Which countries buy Chinese fighter jets?

China’s main fighter export customers include Pakistan, Indonesia, and Bangladesh. Pakistan has ordered 36 J-10CE fighters, Indonesia confirmed an order for 42 J-10Cs in October 2025, and Bangladesh plans to buy 20 J-10CEs by 2027. The JF-17, co-produced with Pakistan, is China’s most widely exported fighter.

How much does a Chinese J-10 fighter cost?

The export J-10CE is estimated at around $40–50 million per aircraft. That undercuts Western rivals like the F-16V and Rafale, which cost $80 million or more, by roughly 30 to 50 per cent. This price advantage is central to China’s growing success in the global arms market.

What is the Chengdu J-10?

The Chengdu J-10 is a single-engine, delta-canard multirole fighter with an AESA radar, infrared search-and-track, and PL-15 long-range missiles.

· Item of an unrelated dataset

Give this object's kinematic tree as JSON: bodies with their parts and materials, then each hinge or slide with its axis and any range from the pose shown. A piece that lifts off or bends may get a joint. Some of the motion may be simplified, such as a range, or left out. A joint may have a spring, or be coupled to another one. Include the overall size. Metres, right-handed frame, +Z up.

Its export version, the J-10CE, competes with the F-16V, Gripen E, and lower-end Rafale. It is the spearhead of China’s expanding combat-aircraft industry.

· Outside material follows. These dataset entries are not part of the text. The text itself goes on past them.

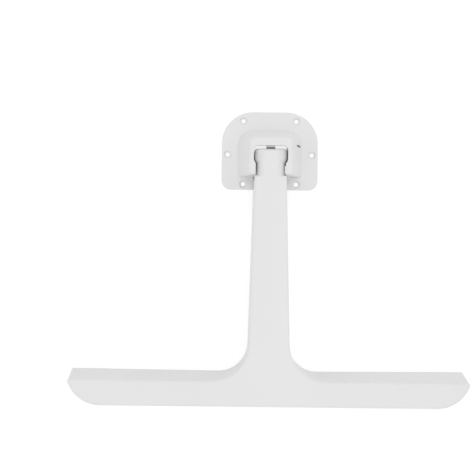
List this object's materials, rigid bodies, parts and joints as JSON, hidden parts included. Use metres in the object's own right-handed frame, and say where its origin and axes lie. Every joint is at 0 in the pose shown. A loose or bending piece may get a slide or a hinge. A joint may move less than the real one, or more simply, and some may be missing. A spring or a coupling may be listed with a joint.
{
  "type": "folding table leg",
  "caption": "Pressed steel T-shaped table leg that folds flat against its domed screw-on mounting plate",
  "frame": {"origin": "the point of the table-side mounting face straight under the middle of the hinge pin", "axes": "+X along the foot and the hinge pin, +Y towards the rounded end of the mounting plate, +Z out of the mounting face, away from the table board"},
  "size_m": [0.407, 0.3008, 0.027],
  "materials": {
    "white_paint": "smooth semi-gloss white stoved paint over pressed steel",
    "zinc_steel": "bright zinc plate",
    "spring_steel": "oiled blue-grey spring strip"
  },
  "bodies": {
    "plate": {"mounting_plate": "white_paint", "pivot_bracket": "white_paint", "pivot_pin": "zinc_steel", "pin_retainer": "zinc_steel", "detent_spring": "spring_steel", "spring_rivet": "zinc_steel"},
    "leg": {"leg_shell": "white_paint", "neck_doubler": "white_paint"}
  },
  "joints": [
    {"name": "leg_fold", "type": "hinge", "parent": "plate", "child": "leg", "pos_m": [0, 0, 0.0137], "axis": [-1, 0, 0], "range_deg": [0, 90], "deforming": ["detent_spring"]}
  ]
}
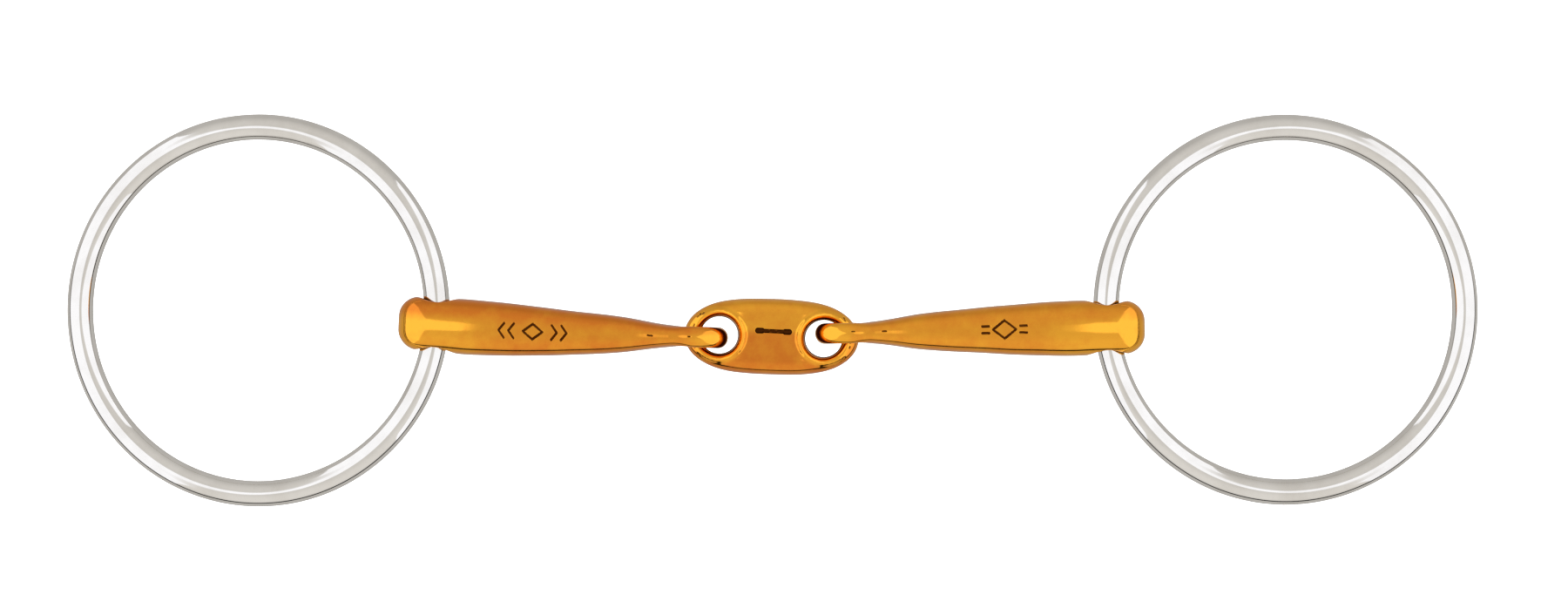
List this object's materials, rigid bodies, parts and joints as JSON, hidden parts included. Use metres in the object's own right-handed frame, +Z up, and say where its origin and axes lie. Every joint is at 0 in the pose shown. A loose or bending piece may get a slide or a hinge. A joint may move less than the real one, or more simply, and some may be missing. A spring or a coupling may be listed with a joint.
{
  "type": "snaffle bit",
  "caption": "Loose-ring, double-jointed snaffle bit: polished steel rings in a copper-alloy mouthpiece whose arms fold on a lozenge link.",
  "frame": {"origin": "centre of the footprint on the surface that the bit lies on: midway between the outer edges of the rings", "axes": "+X along the mouthpiece from the left ring to the right one, +Y across it in the plane of the rings, +Z up out of the surface"},
  "size_m": [0.2936, 0.0816, 0.012],
  "materials": {
    "polished_copper_alloy": "cast and mirror polished, golden copper alloy with a brown tarnish in its corners",
    "polished_stainless": "mirror-polished stainless steel rod with fine handling scratches"
  },
  "bodies": {
    "centre_link": {"centre_link": "polished_copper_alloy"},
    "left_arm": {"left_arm": "polished_copper_alloy"},
    "right_arm": {"right_arm": "polished_copper_alloy"},
    "left_ring": {"left_ring": "polished_stainless"},
    "right_ring": {"right_ring": "polished_stainless"}
  },
  "joints": [
    {"name": "left_arm_fold", "type": "hinge", "parent": "centre_link", "child": "left_arm", "pos_m": [-0.01661, -0.00544, 0.006], "axis": [0.0501, 0.9987, 0], "range_deg": [-40, 40]},
    {"name": "right_arm_fold", "type": "hinge", "parent": "centre_link", "child": "right_arm", "pos_m": [0.01597, -0.00469, 0.006], "axis": [0.0209, -0.9998, 0], "range_deg": [-40, 40]},
    {"name": "left_ring_swing", "type": "hinge", "parent": "left_arm", "child": "left_ring", "pos_m": [-0.06984, -0.00277, 0.006], "axis": [0.0501, 0.9987, 0], "range_deg": [-90, 90]},
    {"name": "right_ring_swing", "type": "hinge", "parent": "right_arm", "child": "right_ring", "pos_m": [0.06926, -0.00357, 0.006], "axis": [0.0209, -0.9998, 0], "range_deg": [-90, 90]}
  ]
}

What is the JF-17 Thunder?

The JF-17 Thunder is a lightweight multirole fighter co-produced by China and Pakistan. Affordable and easy to maintain, it has become China’s most prolific fighter export, serving with several air forces. Azerbaijan became the first export customer for the upgraded Block III version.

What is the FC-31 / J-35?

The FC-31, also known as the J-35, is China’s fifth-generation stealth export fighter. It has drawn interest from Saudi Arabia, the UAE, and Egypt as a lower-cost alternative to the American F-35. It complements China’s wider next-generation push, including the radical tailless J-36.

Why are Chinese fighters becoming popular?

Chinese fighters are gaining customers mainly because of price, availability, and politics. They cost far less than Western jets and come without the political conditions that often accompany American or European sales. For nations that cannot afford or cannot obtain Western fighters, China offers a credible, modern alternative.